I mesi erano quelli del lockdown, della chiusura totale di imprese e servizi non essenziali. Ma il dato, a leggerlo, fa ancora una certa impressione. Secondo l’Istat, che questa mattina ha aggiornato le stime preliminari relative al secondo trimestre dell’anno, tra aprile e giugno il prodotto interno è diminuito del 12,8% rispetto al trimestre precedente e del 17,7% nei confronti del secondo trimestre del 2019. L’Istituto di statistica, nel confermare come si tratti di flessioni mai viste dal 1995, ha dunque rivisto al ribasso la stima preliminare della variazione congiunturale del Pil diffusa il 31 luglio che era stata del -12,4% mentre quella tendenziale del -17,3%.
L’economia italiana, che tra poche settimane potrebbe beneficiare delle prime risorse frutto del Recovery Fund (una volta presentato a Bruxelles l’articolato piano di riforme predisposto dal governo Conte), riparte dunque da questo dato. Che per l’Istat è e rimane un qualcosa di eccezionale. “La stima completa dei conti economici trimestrali conferma la portata eccezionale della diminuzione del Pil nel secondo trimestre per gli effetti economici dell’emergenza sanitaria e delle misure di contenimento adottate, con flessioni del 12,8% in termini congiunturali e del 17,7% in termini tendenziali, mai registrate dal 1995”, ha scritto infatti l’Istituto guidato da Gian Carlo Blangiardo nella nota.
A trascinare la caduta del Pil “è stata soprattutto la domanda interna, con un apporto particolarmente negativo dei consumi privati e contributi negativi rilevanti di investimenti e variazione delle scorte. Anche la domanda estera ha fornito un apporto negativo, per la riduzione delle esportazioni più decisa di quella delle importazioni. La contrazione dell’attività produttiva si è accompagnata a una marcata riduzione dell’input di lavoro in termini di Ula e ore lavorate, mentre le posizioni lavorative hanno subito un calo meno marcato”.
Domanda interna che risponde al nome di spesa per le famiglie. E infatti, chiarisce l’Istat, in tre mesi la la spesa delle famiglie sul territorio italiano ha registrato una diminuzione in termini congiunturali del 12,4%. In particolare, gli acquisti di beni durevoli sono diminuiti del 21,4%, quelli di beni non durevoli del 4,4%, quelli di servizi del 15,8% e quelli di beni semi-durevoli del 15,1%.

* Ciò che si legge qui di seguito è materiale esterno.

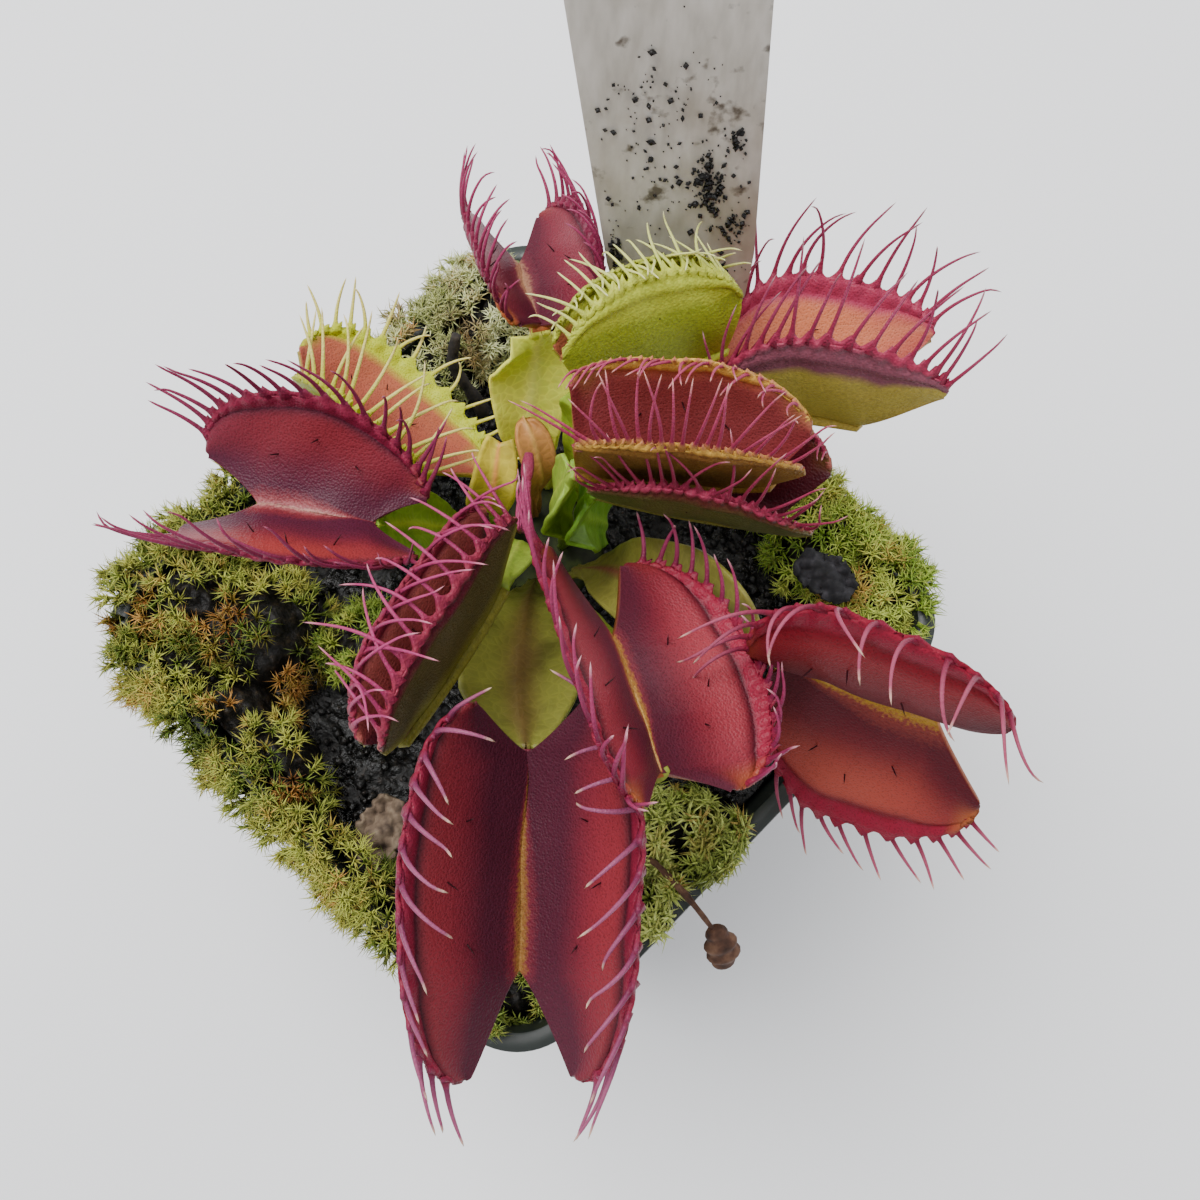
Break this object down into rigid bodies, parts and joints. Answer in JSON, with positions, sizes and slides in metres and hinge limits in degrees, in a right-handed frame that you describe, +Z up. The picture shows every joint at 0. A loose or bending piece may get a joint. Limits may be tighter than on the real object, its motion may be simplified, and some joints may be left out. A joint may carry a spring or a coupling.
{
  "type": "potted venus flytrap",
  "caption": "Carnivorous plant in a square pot: winged leaf stalks carry two-lobed traps fringed with teeth over moss and peat.",
  "frame": {"origin": "centre of the pot's flat underside", "axes": "+Z up; X and Y along the pot's sides; the plant's front leaf points to the corner between -X and -Y, and its label stands towards the corner between +X and +Y"},
  "size_m": [0.1021, 0.0993, 0.1472],
  "materials": {
    "leaf_stalk": "semi-gloss leaf",
    "red_trap": "glossy waxy leaf",
    "bronze_trap": "glossy waxy leaf",
    "lime_trap": "glossy waxy leaf",
    "young_leaf": "semi-gloss leaf",
    "moss": "matte fibrous moss",
    "peat": "matte granular, damp",
    "pot_plastic": "satin moulded plastic",
    "label_plastic": "satin white plastic",
    "withered_leaf": "matte dried leaf"
  },
  "bodies": {
    "root": {"stalk_front": "leaf_stalk", "trap_front": "red_trap", "stalk_middle": "leaf_stalk", "trap_middle": "red_trap", "stalk_right": "leaf_stalk", "trap_right": "red_trap", "stalk_inner_left": "leaf_stalk", "trap_inner_left": "bronze_trap", "stalk_left": "leaf_stalk", "trap_left": "red_trap", "stalk_lime": "leaf_stalk", "trap_lime": "lime_trap", "stalk_back": "leaf_stalk", "trap_back": "red_trap", "stalk_yellow": "leaf_stalk", "trap_yellow": "lime_trap", "stalk_back_right": "leaf_stalk", "trap_back_right": "bronze_trap", "stalk_centre": "leaf_stalk", "trap_centre": "red_trap", "stalk_low": "leaf_stalk", "trap_low": "bronze_trap", "young_leaf_heart": "young_leaf", "young_bud_heart": "red_trap", "young_leaf_tan": "young_leaf", "label": "label_plastic", "dry_leaf": "withered_leaf", "black_scrap": "withered_leaf", "dead_stalk_back": "withered_leaf", "dead_stalk_front": "withered_leaf", "crown": "leaf_stalk", "pot": "pot_plastic", "peat": "peat", "moss_left": "moss", "moss_inner": "moss", "moss_front": "moss", "moss_front_right": "moss", "moss_right": "moss", "moss_back": "moss"}
  },
  "joints": []
}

C’è però chi, in Europa, ha fatto peggio dell’Italia, come la Francia. Nel secondo trimestre, il Pil è infatti diminuito in termini congiunturali del 9,1% negli Stati Uniti, del 13,8% in Francia e del 9,7% in Germania. In termini tendenziali, si è registrata una diminuzione del 9,1% negli Stati Uniti, dell’11,3% in Germania e del 19% in Francia. Nel complesso, il Pil dei paesi dell’area Euro è diminuito del 12,1% rispetto al trimestre precedente e del 15% nel confronto con il secondo trimestre del 2019.
Il dato odierno ha comunque innescato una girandola di commenti da parte di diversi esponenti politici. Secondo Mariastella Gelmini di Forza Italia, “entro il 27 settembre il governo dovrà presentare alle Camere la Nota di aggiornamento al Documento di economia e finanza, entro il 15 ottobre Palazzo Chigi dovrà mandare alla Commissione europea e all’Eurogruppo il Documento programmatico di bilancio. E dovrà prendere atto della flessione del certificata oggi da Istat, che è peggiore di quanto l`esecutivo si attendesse. A queste due consuete scadenze, quest`anno va aggiunta – sempre entro metà ottobre – la presentazione all’Europa del Recovery plan nazionale, condizione necessaria per poter iniziare ad usufruire dei 209 miliardi del Recovery fund. Per di più l`esecutivo non ha ancora chiarito se intende o meno chiedere i 37 miliardi del Mes, e non ha presentato i progetti per Sure e Bei. Il governo è in ritardo su tutto, non ha le idee chiare su come impostare la prossima legge di bilancio e non ha coinvolto – nonostante i ripetuti annunci – in alcun modo le opposizioni”.